Requirement:
Reproduce precisely the lines between the start of the data below and the line with "from FreeCAD import", both included.

Given data:
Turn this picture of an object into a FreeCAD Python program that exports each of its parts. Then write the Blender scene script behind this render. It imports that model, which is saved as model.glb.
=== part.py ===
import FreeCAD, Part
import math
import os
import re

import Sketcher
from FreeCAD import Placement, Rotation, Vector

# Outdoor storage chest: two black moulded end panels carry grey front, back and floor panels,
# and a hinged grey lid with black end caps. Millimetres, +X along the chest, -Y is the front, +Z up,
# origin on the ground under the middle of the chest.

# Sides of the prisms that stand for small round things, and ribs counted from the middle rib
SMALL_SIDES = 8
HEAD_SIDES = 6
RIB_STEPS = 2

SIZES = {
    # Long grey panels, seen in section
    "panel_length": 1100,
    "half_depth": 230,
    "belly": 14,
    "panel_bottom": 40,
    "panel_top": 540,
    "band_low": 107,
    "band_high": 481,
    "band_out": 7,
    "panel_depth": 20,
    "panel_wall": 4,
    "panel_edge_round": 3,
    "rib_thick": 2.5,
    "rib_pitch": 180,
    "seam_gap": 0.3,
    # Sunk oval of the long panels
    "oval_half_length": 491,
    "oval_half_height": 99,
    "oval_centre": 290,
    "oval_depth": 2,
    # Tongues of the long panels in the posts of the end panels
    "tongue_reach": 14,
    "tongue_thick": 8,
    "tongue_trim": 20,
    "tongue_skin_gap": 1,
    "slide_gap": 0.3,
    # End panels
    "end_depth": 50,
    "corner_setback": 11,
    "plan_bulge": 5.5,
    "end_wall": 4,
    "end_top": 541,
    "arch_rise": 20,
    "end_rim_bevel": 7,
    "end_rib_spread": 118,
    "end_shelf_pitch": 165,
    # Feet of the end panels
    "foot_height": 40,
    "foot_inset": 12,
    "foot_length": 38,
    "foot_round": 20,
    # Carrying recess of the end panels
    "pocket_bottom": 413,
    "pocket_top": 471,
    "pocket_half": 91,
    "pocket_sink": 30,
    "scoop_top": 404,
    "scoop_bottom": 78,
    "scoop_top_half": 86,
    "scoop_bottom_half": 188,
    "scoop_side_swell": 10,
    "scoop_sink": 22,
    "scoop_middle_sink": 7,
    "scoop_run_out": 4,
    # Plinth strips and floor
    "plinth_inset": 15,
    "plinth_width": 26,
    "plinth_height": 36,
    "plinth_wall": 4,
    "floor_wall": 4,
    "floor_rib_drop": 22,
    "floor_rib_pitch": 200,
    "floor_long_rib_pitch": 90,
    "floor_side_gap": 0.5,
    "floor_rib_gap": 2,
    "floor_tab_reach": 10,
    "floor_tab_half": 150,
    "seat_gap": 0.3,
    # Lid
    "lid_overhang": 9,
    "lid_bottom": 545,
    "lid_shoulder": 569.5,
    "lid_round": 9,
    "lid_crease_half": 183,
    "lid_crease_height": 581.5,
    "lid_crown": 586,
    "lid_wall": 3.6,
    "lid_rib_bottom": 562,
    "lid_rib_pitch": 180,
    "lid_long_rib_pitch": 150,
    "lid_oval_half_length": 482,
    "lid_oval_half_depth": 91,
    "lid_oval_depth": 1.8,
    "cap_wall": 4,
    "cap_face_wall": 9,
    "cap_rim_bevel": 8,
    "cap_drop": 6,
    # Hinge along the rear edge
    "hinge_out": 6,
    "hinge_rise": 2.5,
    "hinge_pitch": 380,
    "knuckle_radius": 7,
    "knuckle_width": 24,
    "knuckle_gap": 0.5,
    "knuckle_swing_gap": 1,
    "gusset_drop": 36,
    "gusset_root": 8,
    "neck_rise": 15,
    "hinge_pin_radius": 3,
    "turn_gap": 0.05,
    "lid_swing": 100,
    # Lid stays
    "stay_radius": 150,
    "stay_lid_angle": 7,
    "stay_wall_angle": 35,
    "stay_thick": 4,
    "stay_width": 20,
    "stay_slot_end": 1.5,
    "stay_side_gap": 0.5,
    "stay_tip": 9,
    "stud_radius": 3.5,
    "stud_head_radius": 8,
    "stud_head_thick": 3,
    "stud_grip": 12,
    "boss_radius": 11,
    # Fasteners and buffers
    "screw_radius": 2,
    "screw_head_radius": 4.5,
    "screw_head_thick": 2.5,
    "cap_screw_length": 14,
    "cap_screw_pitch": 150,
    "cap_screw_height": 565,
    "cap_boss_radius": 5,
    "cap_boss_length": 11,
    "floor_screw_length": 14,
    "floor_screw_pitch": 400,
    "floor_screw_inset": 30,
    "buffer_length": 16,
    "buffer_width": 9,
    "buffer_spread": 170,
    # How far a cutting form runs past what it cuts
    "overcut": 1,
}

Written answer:
Turn this picture of an object into a FreeCAD Python program that exports each of its parts. Then write the Blender scene script behind this render. It imports that model, which is saved as model.glb.
=== part.py ===
import FreeCAD, Part
import math
import os
import re

import Sketcher
from FreeCAD import Placement, Rotation, Vector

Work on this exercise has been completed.